• _Your goal_
Check each line of the listing below for the string "manifold", and give only how many lines hold it.

• _Dataset extract_
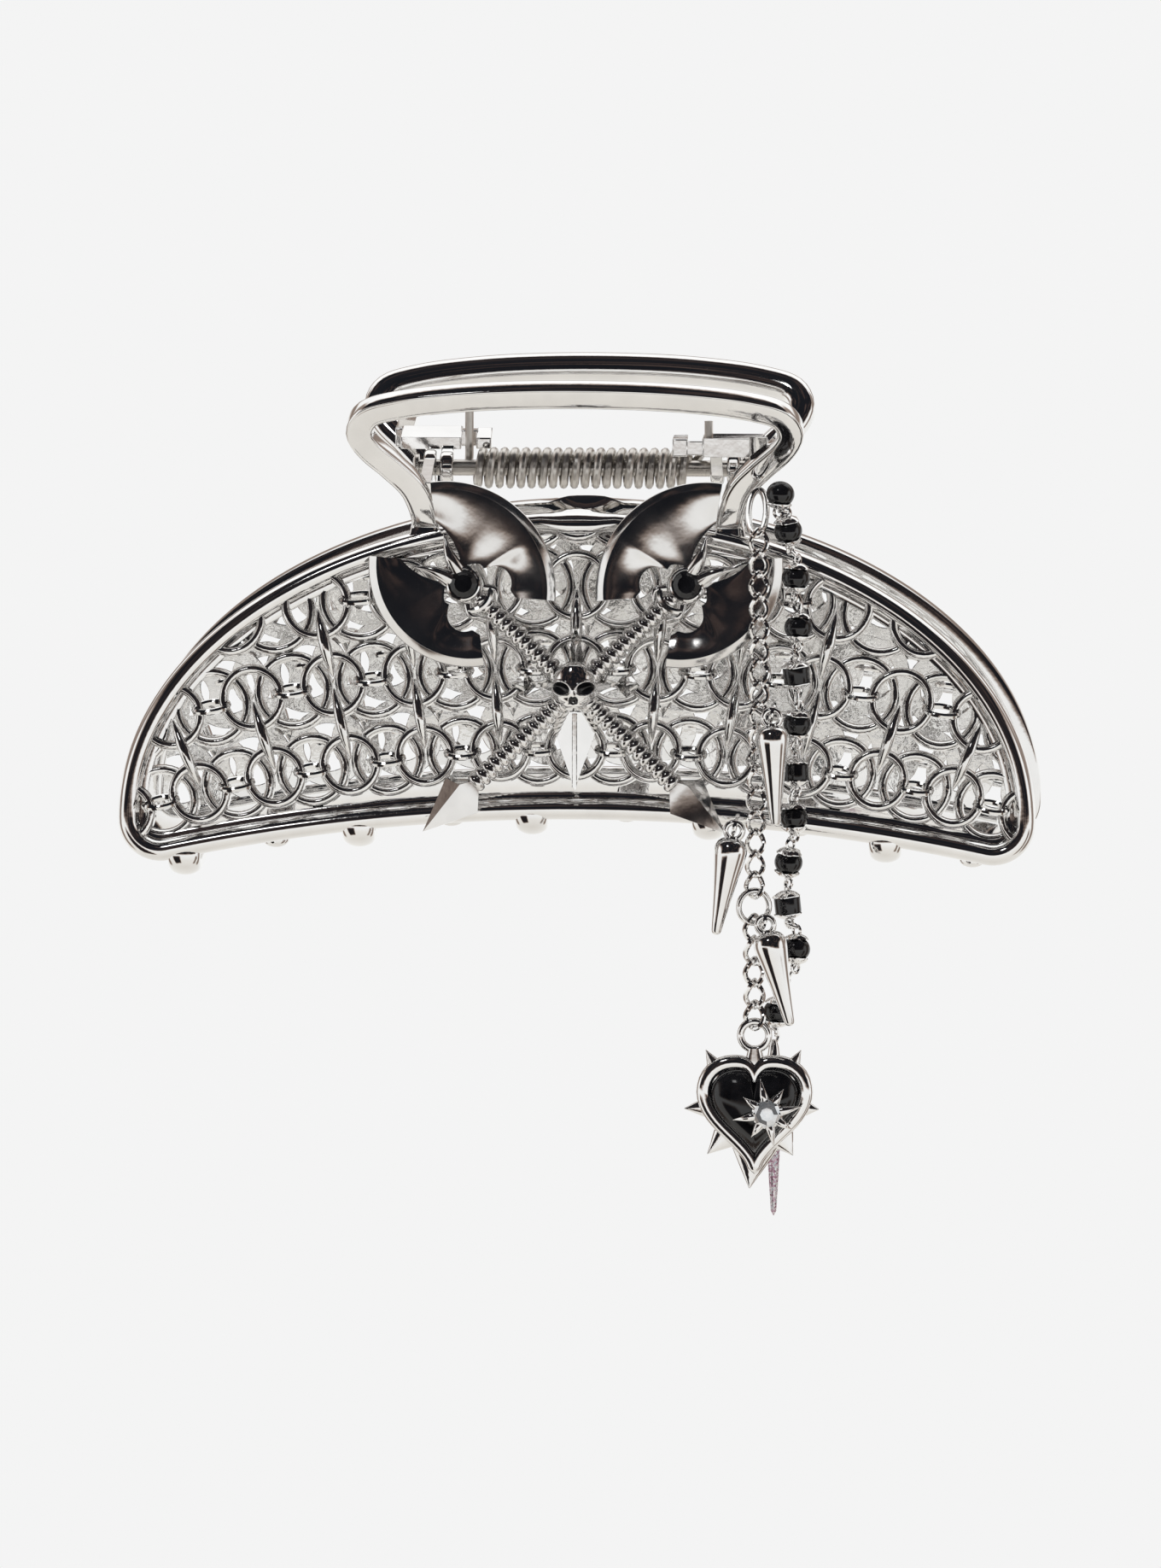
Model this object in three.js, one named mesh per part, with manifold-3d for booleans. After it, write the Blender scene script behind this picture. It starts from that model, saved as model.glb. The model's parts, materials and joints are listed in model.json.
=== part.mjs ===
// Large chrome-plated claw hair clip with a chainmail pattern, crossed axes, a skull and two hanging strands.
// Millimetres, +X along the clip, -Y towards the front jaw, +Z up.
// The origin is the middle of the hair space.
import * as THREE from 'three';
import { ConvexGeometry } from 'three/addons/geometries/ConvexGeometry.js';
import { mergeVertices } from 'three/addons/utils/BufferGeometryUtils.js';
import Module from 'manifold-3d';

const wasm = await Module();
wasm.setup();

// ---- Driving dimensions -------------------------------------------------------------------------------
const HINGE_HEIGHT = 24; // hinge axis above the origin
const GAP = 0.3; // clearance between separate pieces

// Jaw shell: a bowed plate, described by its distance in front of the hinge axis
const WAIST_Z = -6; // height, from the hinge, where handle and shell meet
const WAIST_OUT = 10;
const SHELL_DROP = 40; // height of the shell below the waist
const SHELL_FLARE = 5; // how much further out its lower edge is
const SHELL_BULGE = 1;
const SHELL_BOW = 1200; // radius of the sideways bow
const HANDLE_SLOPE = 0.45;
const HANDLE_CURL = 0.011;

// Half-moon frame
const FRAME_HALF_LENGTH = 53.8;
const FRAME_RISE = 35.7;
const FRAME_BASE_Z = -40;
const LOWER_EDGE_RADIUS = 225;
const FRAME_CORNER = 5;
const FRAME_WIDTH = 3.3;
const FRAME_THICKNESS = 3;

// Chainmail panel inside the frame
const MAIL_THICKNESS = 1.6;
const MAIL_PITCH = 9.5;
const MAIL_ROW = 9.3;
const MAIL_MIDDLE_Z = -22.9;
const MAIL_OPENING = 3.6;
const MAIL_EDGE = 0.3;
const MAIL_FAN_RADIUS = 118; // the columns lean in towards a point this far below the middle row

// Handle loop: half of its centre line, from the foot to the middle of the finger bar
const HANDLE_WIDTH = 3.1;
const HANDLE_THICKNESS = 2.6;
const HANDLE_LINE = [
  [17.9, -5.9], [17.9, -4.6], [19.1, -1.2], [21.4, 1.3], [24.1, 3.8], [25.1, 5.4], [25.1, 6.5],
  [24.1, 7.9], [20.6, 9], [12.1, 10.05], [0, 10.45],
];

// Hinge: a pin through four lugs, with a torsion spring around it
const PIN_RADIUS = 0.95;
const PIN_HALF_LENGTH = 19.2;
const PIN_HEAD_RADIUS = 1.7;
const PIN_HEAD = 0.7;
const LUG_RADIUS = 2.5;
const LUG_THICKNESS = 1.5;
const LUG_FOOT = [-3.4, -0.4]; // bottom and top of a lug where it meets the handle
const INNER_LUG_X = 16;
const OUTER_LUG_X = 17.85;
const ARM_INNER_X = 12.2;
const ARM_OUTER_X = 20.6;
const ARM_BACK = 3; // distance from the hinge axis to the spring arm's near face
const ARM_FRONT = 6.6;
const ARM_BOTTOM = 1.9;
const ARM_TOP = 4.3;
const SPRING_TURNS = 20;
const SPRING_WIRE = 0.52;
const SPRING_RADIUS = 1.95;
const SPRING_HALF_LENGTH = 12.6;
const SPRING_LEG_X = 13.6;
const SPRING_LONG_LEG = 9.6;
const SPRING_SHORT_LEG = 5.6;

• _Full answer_
2